(Object modeling scripts)
:::::

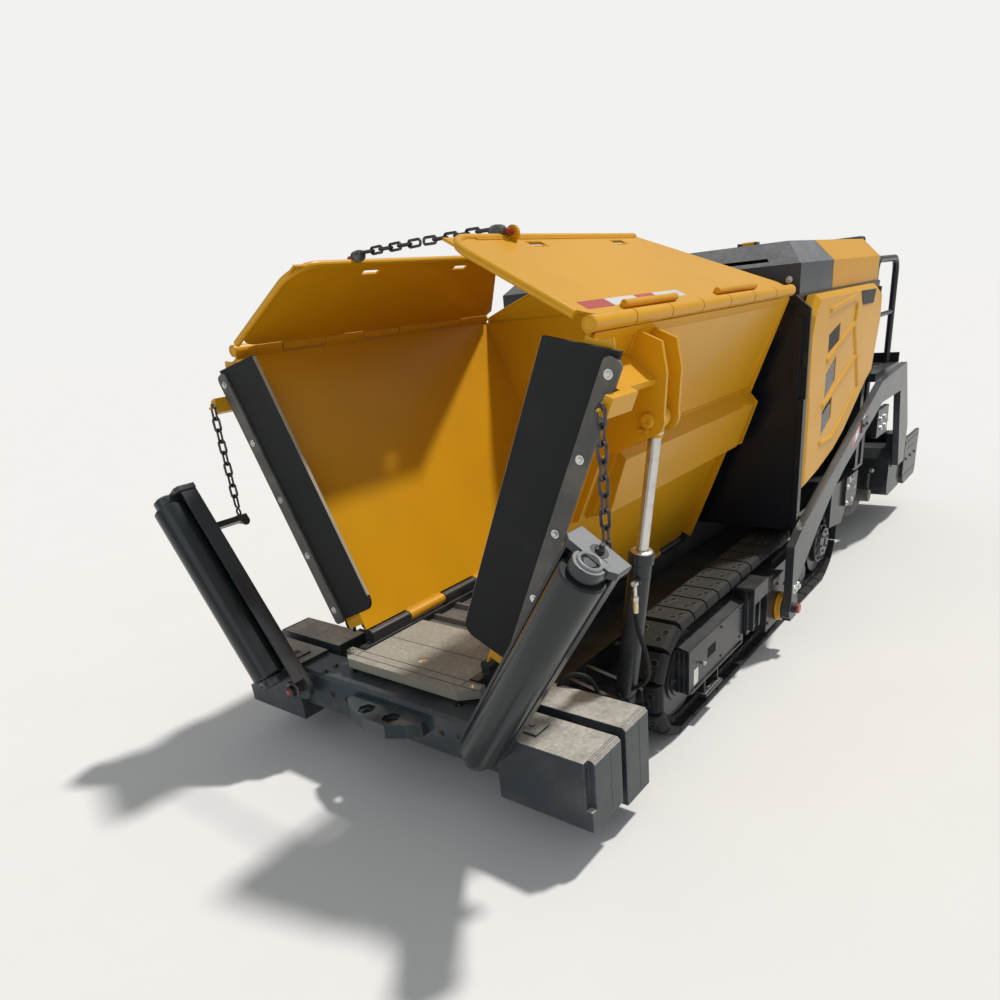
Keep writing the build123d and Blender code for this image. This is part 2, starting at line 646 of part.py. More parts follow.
bearing = 34.0
bearing_radius = 50.0
arm_top = roller_along + roller_length + running_gap + bearing
arm_inner = -60.0
arm_outer = 102.0
flange = 10.0
outer_flange = 22.0
inner_flange = 46.0
cap_plate = 16.0
roller_turn = (0, 90 - roller_lean, 0)
journal_radius = 20.0
bearing_places = (roller_along - running_gap - bearing, arm_top - bearing)
with BuildPart() as push_arm:
    arm_section(arm_front, arm_plate, [(0, -arm_boss_radius), (0, arm_boss_radius), (70, arm_outer),
                                       (arm_top, arm_outer), (arm_top, arm_inner)])
    lengthbar((arm_pivot_x, arm_front + arm_plate / 2, arm_pivot_z), arm_boss_radius, arm_plate)
    arm_section(arm_front - outer_flange, outer_flange + bite, [(70, arm_outer - flange),
                                                                (arm_top, arm_outer - flange),
                                                                (arm_top, arm_outer), (70, arm_outer)])
    arm_section(arm_front - inner_flange, inner_flange + bite, [(20, arm_inner), (arm_top, arm_inner),
                                                                (arm_top, arm_inner + flange),
                                                                (20, arm_inner + flange)])
    for s in bearing_places:
        arm_section(roller_y, arm_front - roller_y + bite,
                    [(s, roller_out - bearing_radius), (s + bearing, roller_out - bearing_radius),
                     (s + bearing, roller_out + bearing_radius), (s, roller_out + bearing_radius)])
        with Locations(Location(on_arm(s + bearing / 2, roller_out), roller_turn)):
            Cylinder(bearing_radius, bearing)
    cap = Plane(origin=(arm_pivot_x, 0, arm_pivot_z), x_dir=(0, -1, 0), z_dir=arm_tilt)
    extrude(outline(cap.offset(arm_top - cap_plate), [(-arm_rear, arm_inner - 6),
                                                      (-arm_front + 50, arm_inner - 6),
                                                      (-arm_front + 66, arm_inner + 12),
                                                      (-arm_front + 66, arm_outer - 10),
                                                      (-arm_front + 44, arm_outer + 12),
                                                      (-arm_rear, arm_outer + 12)]), amount=cap_plate + 6)
    arm_section(arm_rear - bite, chain_y + 15 + bite - arm_rear,
                [(775, -15), (800, -15), (800, 20), (775, 20)])
    for s in bearing_places:
        with Locations(Location(on_arm(s + bearing / 2, roller_out), roller_turn)):
            Cylinder(journal_radius + pin_play, bearing + 2, mode=Mode.SUBTRACT)
    lengthbar((arm_pivot_x, arm_front, arm_pivot_z), arm_pin_radius + pin_play, 4 * arm_plate,
              mode=Mode.SUBTRACT)
save_pair(push_arm.part, "push_arm")

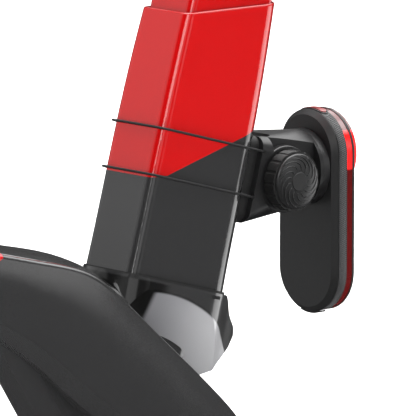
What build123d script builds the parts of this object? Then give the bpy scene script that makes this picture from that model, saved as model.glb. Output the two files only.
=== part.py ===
"""Road bicycle seat cluster with its seat post and a strap-on rear light.

Row frame: +X to the rear of the bicycle, +Y to the rider's right, +Z up. The origin is where the
seat tube's axis meets the ground plane under its joining spigot. Lengths in mm, angles in degrees.
"""

import os
from math import cos, radians, sin

from build123d import *

os.makedirs("parts", exist_ok=True)

# ---------------------------------------------------------------- driving dimensions
LEAN = 15.5  # the seat tube leans back from the vertical
RIM = 104.0  # from the ground to the frame's rim, along the seat tube
SPIGOT = 8.0  # height of the joining spigots under the tubes
SPIGOT_STEP = 2.5  # wall of the tube that slides over a spigot

MAST_FRONT = -29.6  # the mast's faces where the lace goes round it, fore and aft of the axis
MAST_REAR = 34.0
MAST_WIDTH = 36.4
MAST_TOP = 226.5  # height of its level top edge
MAST_SOCKET = 9.0  # length held in the frame
MAST_FRONT_RADIUS = 4.5
MAST_REAR_RADIUS = 12.0
BORE_FRONT = -25.0  # the sliding post's bore, fore and aft of the axis
BORE_REAR = 26.4
BORE_WIDTH = 31.0
SLIDE_GAP = 0.3

HEAD_RISE = 306.0  # saddle clamp's pivot, along the seat tube from the ground
POST_FOOT = 118.0  # the post's lower end at rest
RAIL_SPACING = 44.0  # saddle rails, centre to centre
RAIL_RADIUS = 3.5

LACE = 1.2  # lace diameter
LACE_UPPER = 173.0  # the two turns, along the seat tube from the ground
LACE_LOWER = 151.0
LACE_OFF = 0.9  # how far the lace stands off the mast

DIAL_X = 95.4
DIAL_Z = 142.2
DIAL_WALL = 13.0  # the bracket's wall under the dial, left of the middle
KNOB_RADIUS = 14.3

LIGHT_X = 123.6  # the light's flat face, which looks forward at the mast
LIGHT_WIDTH = 41.0
LIGHT_HEIGHT = 97.7
LIGHT_TOP_CENTRE = 150.4  # centre of its upper round end
SOCKET_Z = 143.7  # the twist mount's axis
FLANGE_RADIUS = 18.3

# ---------------------------------------------------------------- shared frames and tools
lean = radians(LEAN)
axis_up = Vector(sin(lean), 0, cos(lean))
axis_rear = Vector(cos(lean), 0, -sin(lean))


def post_plane(along):
    """Plane square to the seat tube, at that distance up it: x to the rear, y to the right."""
    return Plane(origin=axis_up * along, x_dir=axis_rear, z_dir=axis_up)


def place(rear, right, along):
    """Point at those distances to the rear, to the right and up the seat tube."""
    return axis_rear * rear + Vector(0, right, 0) + axis_up * along


# Plane in which side profiles are drawn: x to the rear, y up, looking from the left side.
SIDE = Plane.XZ
# Plane at the light's face, looking from behind it: local x is to the right, local y is up.
REARWARD = Plane(origin=(0, 0, 0), x_dir=(0, 1, 0), z_dir=(1, 0, 0))


def rear_plane(x):
    """Plane square to the light's thickness at that distance back."""
    return REARWARD.offset(x)


def dial_plane(out):
    """Plane square to the dial's axis, at that distance left of the middle; its normal points left."""
    return Plane(origin=(DIAL_X, -out, DIAL_Z), x_dir=(1, 0, 0), z_dir=(0, -1, 0))


# ---------------------------------------------------------------- frame: top tube and seat stays
# Each station is a cut across the moulding: its upper and lower edge in the side view, half width,
# and the height of the crown over the upper edges. The end ones lie beyond the joining faces.
STATIONS = [
    ((-134, 139.5), (-134, 111.5), 24.0, 4.0),
    ((-111, 134), (-113.5, 103.5), 24.4, 4.0),
    ((-88, 128.5), (-93, 95.5), 25.2, 4.0),
    ((-60, 121.5), (-69, 80.5), 27.2, 4.2),
    ((-42, 116.5), (-54, 68), 29.0, 4.8),
    ((-29, 110), (-43, 58), 30.5, 6.2),
    ((-14, 97), (-34, 50), 32.0, 9.5),
    ((-1, 85), (-24, 42), 33.2, 7.0),
    ((17, 69), (-11, 31.5), 34.8, 2.0),
    ((36, 51), (1, 22), 36.5, 2.0),
    ((60, 23), (16, 8), 38.6, 2.0),
    ((86, -10), (32, -10), 41.0, 2.0),
]
TUBE_FRONT = -122.0  # where the top tube's outer skin ends
YOKE_WALL = 4.5
SLOT_HALF = 21.5  # half width of the opening that the mast passes through
SLOT_FRONT = -12.0
SLOT_REAR = 110.0
SLOT_REAR_HALF = 27.0
TOP_EDGE_RADIUS = 3.0
CREASE_RADIUS = 2.0
CREASE_HEIGHT = 0.14  # of the section's height
CREASE_INSET = 3.5
FOOT_INSET = 10.0


def yoke_body(inset, floor, nose):
    """The moulding drawn in by an inset, and cut off at a floor height and a foremost x."""
    with BuildPart() as body:
        for upper, lower, half_width, crown in STATIONS:
            up = (Vector(upper[0], 0, upper[1]) - Vector(lower[0], 0, lower[1])).normalized()
            bottom = Vector(lower[0], 0, lower[1]) + up * inset
            height = (Vector(upper[0], 0, upper[1]) - bottom).length - inset
            half = half_width - inset
            foot = (half - FOOT_INSET + inset / 2, 0)
            crease = (half - CREASE_INSET, CREASE_HEIGHT * height)
            station = Plane(origin=bottom, x_dir=(0, 1, 0), z_dir=Vector(0, 1, 0).cross(up))
            with BuildSketch(station) as section:
                with BuildLine():
                    edge_top = (half - 1.5, height)
                    shoulder = (edge_top[0] / 2, height + 0.75 * crown)
                    ThreePointArc((0, height + crown), shoulder, edge_top)
                    ThreePointArc(edge_top, (half, 0.6 * height), crease)
                    Line(crease, foot)
                    Line(foot, (0, 0))
                    mirror(about=Plane.YZ)
                make_face()
                tops = section.vertices().filter_by(lambda v: abs(v.Y - height) < 0.01)
                creases = section.vertices().filter_by(lambda v: abs(v.Y - crease[1]) < 0.01)
                fillet(tops, TOP_EDGE_RADIUS)
                fillet(creases, CREASE_RADIUS)
        loft()
        split(bisect_by=Plane.XY.offset(floor), keep=Keep.TOP)
        split(bisect_by=Plane.YZ.offset(nose), keep=Keep.TOP)
        # the opening between the stays
        side = SLOT_HALF + inset
        rear_side = SLOT_REAR_HALF + inset
        with BuildSketch(Plane.XY):
            with BuildLine():
                Line((SLOT_REAR, -rear_side), (0, -side))
                Spline(
                    (0, -side),
                    (SLOT_FRONT - inset, 0),
                    (0, side),
                    tangents=[(-1, 0.02), (0, 1), (1, 0.02)],
                )
                Line((0, side), (SLOT_REAR, rear_side))
                Line((SLOT_REAR, rear_side), (SLOT_REAR, -rear_side))
            make_face()
        extrude(amount=200, both=True, mode=Mode.SUBTRACT)
    return body.part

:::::

What you have to do: Report how many lines include the word "from". Give nothing but the number.

Exercise response: 9